Aspen University Hit with Class Action After Nursing Program Suspended
by Erin Shaak
Stewart v. Aspen Group, Inc. et al.
Filed: May 11, 2022 ◆§ 2:22-cv-00818
A class action claims Aspen University misled prospective students regarding the benefits of the school’s pre-licensure bachelor of science in nursing program.
Arizona
A proposed class action claims Phoenix-based Aspen University misled prospective students regarding the benefits of the school’s pre-licensure bachelor of science in nursing (BSN) program.
The 22-page lawsuit explains that defendants Aspen Group, Inc. and Aspen University, Inc. touted the BSN program as a “responsibly priced distance-learning education” that would provide graduates the skills they need to practice as registered nurses. What the defendants failed to disclose, however, is that the program’s resources, opportunities, quality of instruction and infrastructure were “completely inadequate to support student learning or successful outcomes,” the case alleges.
According to the suit, the program’s failures led to an “abysmal” first-time pass rate for the National Council Licensure Examination—the nationwide test required for nurse licensure—which prompted an investigation into Aspen’s BSN program by the Arizona Board of Nursing. Per the case, the board concluded by February 2022 that the school had engaged in “unprofessional conduct” based on “[f]raud or deceit in advertising, promoting or implementing the program,” among other charges.

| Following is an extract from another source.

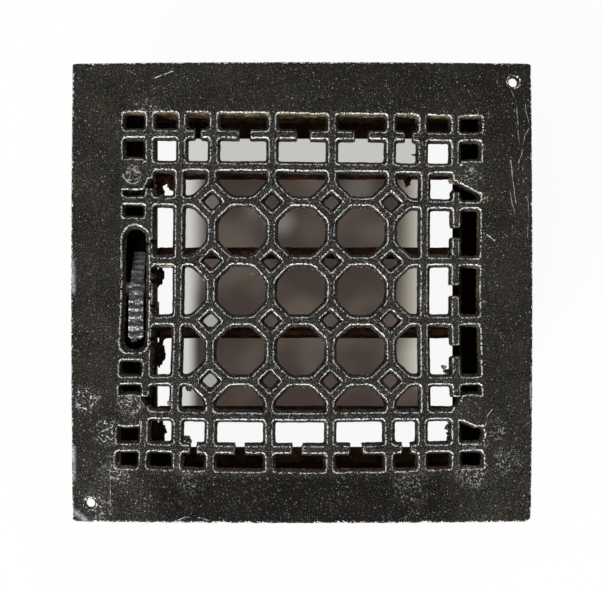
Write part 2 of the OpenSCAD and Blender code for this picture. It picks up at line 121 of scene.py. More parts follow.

The Arizona Board of Nursing’s findings led to a request by the state’s education board that Aspen immediately cease enrollment in its BSN program until the matter was resolved, the suit relays.
Per the case, the plaintiff and other BSN program students were notified in early February 2022 that Aspen would not begin its scheduled February instruction at its two Phoenix campuses.
“In other words,” the complaint states, “those students who, like Plaintiff, had completed their first-year prerequisite courses and had paid, enrolled, and made arrangements to start the core BSN Program at Aspen on February 15, 2022, were officially notified five (5) days prior that there would be no classes—a development that leaves Plaintiff and dozens of other students enrolled in the Program with uncertain futures and in the middle of what has been described by several media outlets as Aspen’s ‘nursing school nightmare’ and ‘infrastructure collapse.’”
The lawsuit alleges that Aspen’s misrepresentations and omissions regarding the features and benefits of its BSN program were “false when made” and therefore violated the Arizona Consumer Fraud Act.
According to the case, Aspen began offering its BSN program at its main campus in Phoenix in July 2018 and, as a result of “overwhelming demand,” expanded the program to six term starts per year and a second campus in partnership with HonorHealth.
Despite representing that BSN program students would be provided with all the tools they would need to succeed in the nursing field, Aspen has failed to follow through, the lawsuit says.
Per the case, Aspen failed to disclose to prospective students that a “significant majority” of its clinical hours are provided virtually and that the school struggled to retain a consistent faculty to administer the BSN curriculum. Moreover, the suit says, students were unaware that Aspen lacked the resources to provide proper training to its faculty and that, as a result, the school’s “pedagogical approach to nursing education [has been] inadequate in the preparation of prelicensure nursing students and fails to allow its students to form necessary links of theoretical knowledge, clinical reasoning and practice,” as the Board of Nursing found.
The lawsuit goes on to claim that Aspen hid from students the nature of its “fragile, crumbling infrastructure,” including that the school employed five different program administrators over the course of less than four years.
The case claims Aspen knowingly concealed these facts from prospective students in order to increase enrollment in its BSN program and the tuition it would be paid. From the complaint:
“At all times material hereto, Aspen knew and appreciated the materiality of the foregoing misrepresentations and omissions, including those other deviations from the standard of care described in the [Arizona Board of Nursing’s] Notice of Charges, but despite being duty bound to do so, Aspen made no disclosure of these critical facts and gross transgressions to its prospective students, which would have been antithetical to Aspen’s stated intent to increase enrollment in its BSN Program and to Aspen’s reported bottom line.”
The plaintiff is a certified veterinary technician who says she enrolled in Aspen’s BSN program after deciding to pursue her goal of obtaining a degree and licensure as a registered nurse. Per the case, the plaintiff paid for her tuition out of her own pocket and through federal loans and Pell grants. As a result of Aspen’s misrepresentations, the plaintiff has sustained “substantial damages,” including the costs of paying for an education she did not receive at Aspen and expenses associated with paying for credits at another institution that she had already earned but that did not transfer from Aspen.
“Upon information and belief, Plaintiff will incur approximately $10,000 to $12,000 in additional tuition expenses per year (after exhaustion of available federal financial aid) to continue her education elsewhere, which Plaintiff would not have otherwise incurred had Aspen fulfilled its responsibilities,” the complaint contends.
The plaintiff looks to represent all Arizona residents who were accepted to Aspen’s BSN program and paid tuition to the school.